A situação é, em si, estarrecedora, mas ganha tons surreais ao ser vivida por uma potência agropecuária que bate recordes de produção de commodities, com dezenas de milhões de toneladas de grãos e carnes exportados anualmente. Como gostam de frisar os representantes do agronegócio, o Brasil é um dos celeiros do mundo, responsável por alimentar um bilhão de seres humanos ao redor do planeta. Não consegue garantir, contudo, comida na mesa do conjunto da própria população. Definitivamente, o problema não é a escassez: a fome é um fenômeno político.

Em 27 textos assinados por economistas, nutricionistas, sociólogos, agrônomos, pesquisadores e militantes do movimento negro, quilombola, sem-teto e da agroecologia, Da fome à fome: diálogos com Josué de Castro aborda essa triste mazela a partir de uma visão multidisciplinar, tal como propunha o intelectual pernambucano.

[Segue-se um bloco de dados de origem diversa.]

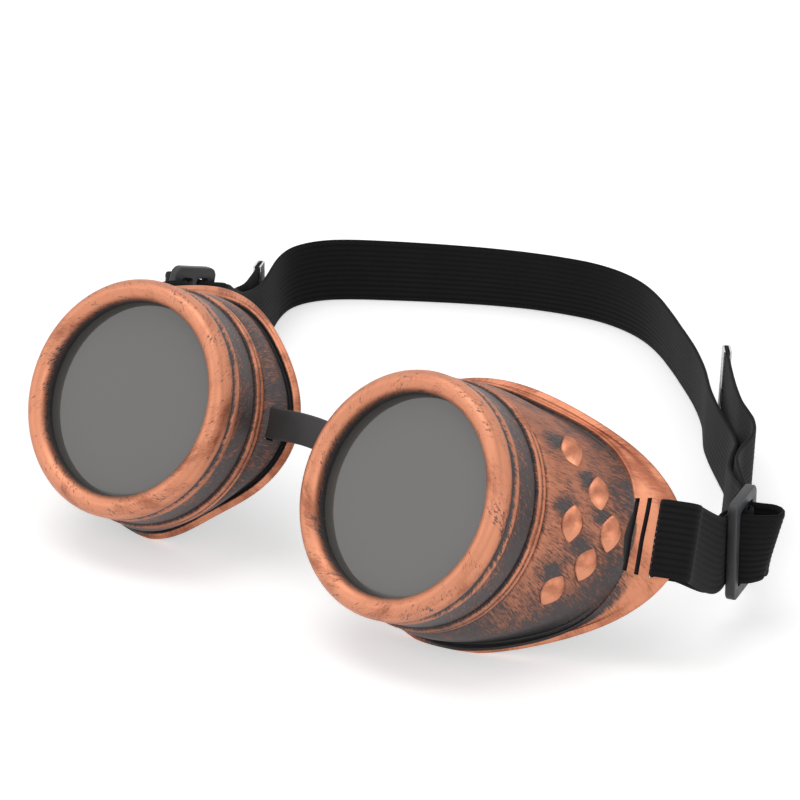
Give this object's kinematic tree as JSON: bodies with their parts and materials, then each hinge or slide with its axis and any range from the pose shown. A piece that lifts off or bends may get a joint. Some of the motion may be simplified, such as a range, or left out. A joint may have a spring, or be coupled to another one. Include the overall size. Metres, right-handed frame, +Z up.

O objetivo é compreender por que voltamos a ser assombrados pelas formas mais graves da fome tão pouco tempo depois de acreditarmos tê-las vencido.

A resposta é simples: tamanho retrocesso é resultado do desmonte de uma série de políticas públicas empreendido a partir de 2016 pelos governos de Michel Temer e Jair Bolsonaro.

De acordo com as Nações Unidas, o Brasil havia conseguido desvencilhar-se da crueza da fome devido ao aumento da renda da população por meio da geração vinte milhões de empregos formais; à valorização do salário mínimo bem acima da inflação; aos programas de transferência de renda, como o Bolsa Família; ao investimento na merenda escolar; ao fortalecimento da agricultura familiar; e à participação social em instâncias de governança como o Conselho Nacional de Segurança Alimentar e Nutricional (Consea), entre outras ações.

Após o golpe jurídico, parlamentar e midiático que destituiu Dilma Rousseff, essas e outras políticas públicas foram sistematicamente abandonadas. Em um cenário de crise, congelamento de gastos públicos e extrema desvalorização do trabalho, a desigualdade recrudesceu: a fome aumentou, e o número de bilionários também: em 2021, eram 315 no país, algo inédito.

Apesar de todas as evidências, os donos do poder continuam dizendo que a melhor maneira de combater a fome é com mais plantio e mais colheita, com mais agrotóxico, desmatando e expulsando povos tradicionais de seus territórios, se for preciso — falácias que Josué de Castro rebateu há 75 anos. Resgatar suas ideias agora, mais do que prestar homenagem ao seu pioneirismo, é restabelecer uma visão sistêmica sobre um problema que precisa ficar definitivamente no passado.